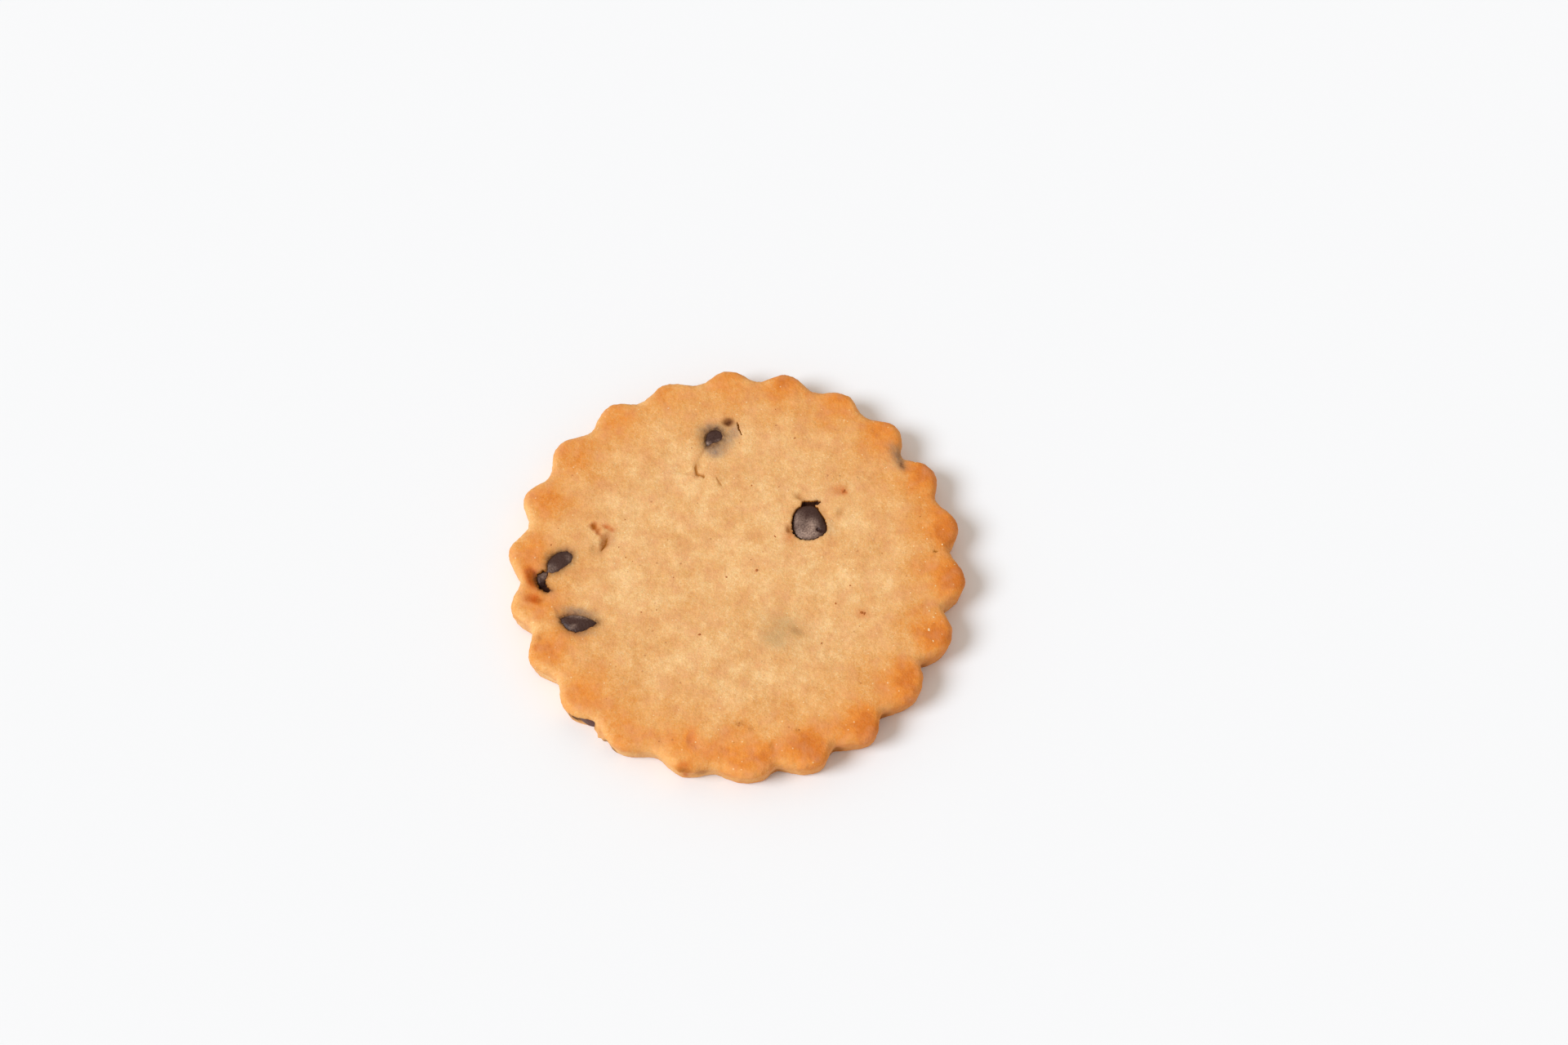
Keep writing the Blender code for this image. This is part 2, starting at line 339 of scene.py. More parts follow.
@dataclass(frozen=True)
class Dent:
    """A soft dent in the top, or a bump where its depth is negative."""

    middle: Place
    size: Place
    depth: float
    turn_deg: float = 0.0
    # Above 1 the dent has a flatter floor and a steeper side than a bell
    fullness: float = 1.3

    def share(self, plan: np.ndarray) -> np.ndarray:
        """How much of the dent there is.

        Args:
            plan: One place in plan to a row.

        Returns:
            From 0 to 1 for each place.
        """
        turn = math.radians(self.turn_deg)
        away = plan - np.array(self.middle)
        along = (away[:, 0] * math.cos(turn) + away[:, 1] * math.sin(turn)) / (self.size[0] / 2.0)
        across = (away[:, 1] * math.cos(turn) - away[:, 0] * math.sin(turn)) / (self.size[1] / 2.0)
        return np.exp(-((along**2 + across**2) ** self.fullness))


def soft_spots(*rows: tuple[float, ...]) -> tuple[Dent, ...]:
    """Dents from rows of the middle's x and y, the length, the width, the depth and perhaps the turn."""
    return tuple(Dent(row[:2], row[2:4], *row[4:]) for row in rows)


def total_depth(spots: tuple[Dent, ...], plan: np.ndarray) -> np.ndarray:
    """Depth of some dents together at places in plan."""
    return sum((spot.depth * spot.share(plan) for spot in spots), start=np.zeros(len(plan)))


@dataclass(frozen=True)
class Patch:
    """Patches of the dough that one thing coloured. A spot's depth says how strongly."""

    tint: Tint
    spots: tuple[Dent, ...]


@dataclass(frozen=True)
class Crack:
    """A narrow crack in the top, along a path of straight runs."""

    path: tuple[Place, ...]
    width: float
    depth: float


@dataclass(frozen=True)
class Opening:
    """A ragged hole in the top that a drop shows through, with the smear of chocolate round it and its wall
    painted dark: chocolate smear and painted shade.
    """

    outline: tuple[Place, ...]
    depth: float
    smear_width: float
    smear: float
    # How dark the hole's wall is painted in the chocolate colour: partly smear, partly painted shade
    wall_smear_and_shade: float = 1.0


@dataclass(frozen=True)
class WallSpot:
    """A place on the wall, for a window that a drop shows through or for a patch of colour."""

    angle_deg: float
    height: float
    half_width_deg: float
    half_height: float
    slope: float = 0.0

    def share(self, angle: np.ndarray, height: np.ndarray) -> np.ndarray:
        """How much of the spot there is.

        Args:
            angle: The angle of each place on the wall.
            height: The height of each place.

        Returns:
            From 0 to 1 for each place.
        """
        away = degrees_from(self.angle_deg, angle)
        level = (height - self.height - self.slope * away) / self.half_height
        return np.exp(-(((away / self.half_width_deg) ** 2 + level**2) ** 2))


@dataclass(frozen=True)
class WallPatch:
    """A patch of the wall that something coloured."""

    tint: Tint
    amount: float
    spot: WallSpot


@dataclass(frozen=True)
class Sum:
    """A step of a material: its operation, and for each input a number or the name of an earlier result."""

    name: str
    operation: str
    inputs: tuple[float | str, ...]
    clamp: bool = False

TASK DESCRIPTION
Verbatim output is expected for the lines from the start of the data to the line in which "dent there is." appears, both included.

SOLUTION FOR THIS EXERCISE
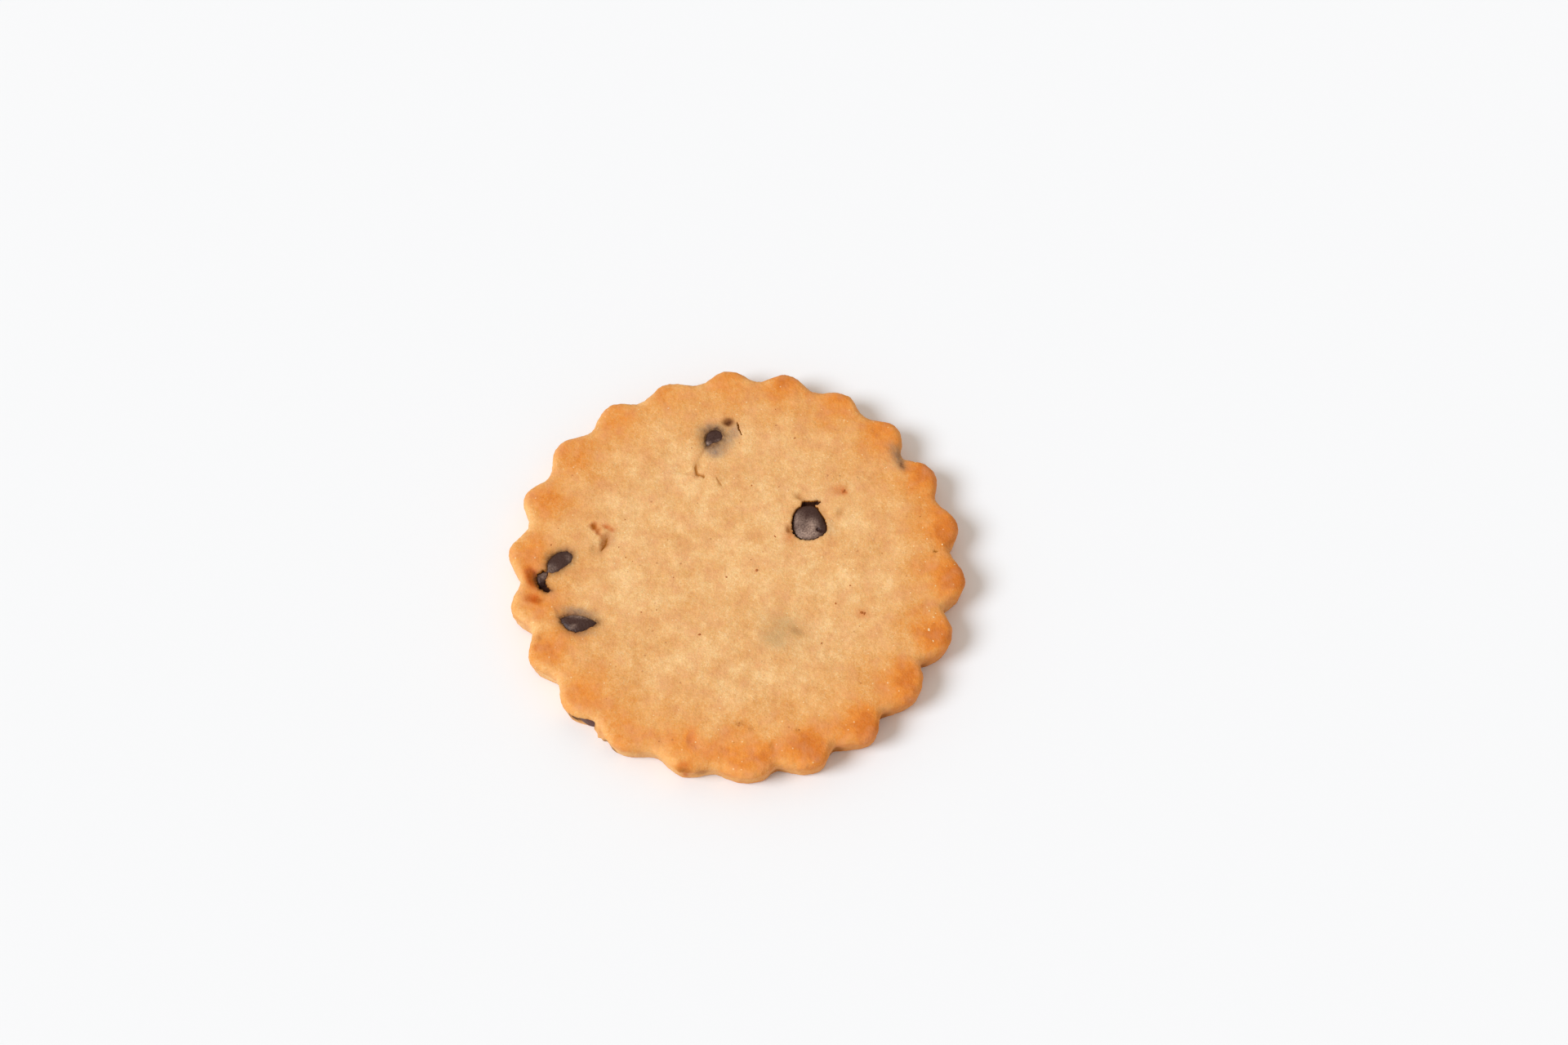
Keep writing the Blender code for this image. This is part 2, starting at line 339 of scene.py. More parts follow.
@dataclass(frozen=True)
class Dent:
    """A soft dent in the top, or a bump where its depth is negative."""

    middle: Place
    size: Place
    depth: float
    turn_deg: float = 0.0
    # Above 1 the dent has a flatter floor and a steeper side than a bell
    fullness: float = 1.3

    def share(self, plan: np.ndarray) -> np.ndarray:
        """How much of the dent there is.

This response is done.